YOUR TUBE - A Reflection

Someday you may be 31 years old, 20 pounds heavier than you were the last time you raced. You’ll be out of breath when you run up a flight of stairs. You’ll see race results and ache for the ache. You’ll go golfing with people from work and you’ll look around and think “what a waste of a good cross country course”. You’ll hear about the next generation running incredible times and grumble about short tracks and perfect conditions. You’ll hate to admit that there is another generation other than yours.  You’ll have trouble getting out the door to run.

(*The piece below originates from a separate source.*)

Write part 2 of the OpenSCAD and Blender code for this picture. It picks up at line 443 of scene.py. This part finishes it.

That one. The door one. That’s the key. The not getting out the door one started all of this. The 20 pounds, the heaving breathing, the ache for aches, the grumpy former runner complex, all that nonsense started cause I could not make myself get out the door.     I remember the first time the door seemed like it was made of lead. It was after the Olympic Trials in 2004. I was a spectator. I had torn my calf three weeks before the trials. I still went and had a blast. I was able to watch my current and former teammates race their hearts out, see old friends and competitors, and party a little bit. Just a little bit. A few weeks later I wanted to test out the calf. I put my shoes on like I had thousands and thousands of times before. That part seemed alright. But there was a hesitation once I got to my feet. What was I doing? How far was I going to run? Why? Why 20 minutes? Why any minutes?

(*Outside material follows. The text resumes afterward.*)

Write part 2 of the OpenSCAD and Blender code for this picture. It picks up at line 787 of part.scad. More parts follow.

I wanted to take my spikes off in Sacramento. Like an old wrestler, I planned on leaving my spikes on the track literally and figuratively at the 2004 Olympic Trials. In addition to training full time I had also been working full time since 1999. I was married and had a son. 2004 was the finish-line of finish-lines for me. After Trials I had no goals. For the first time in almost 15 years I was about to start a run that did not lead to something. It was what it was. A run. I made it 90 seconds. I stopped the watch. I stopped running. I did not even run back home. I walked back. Slowly.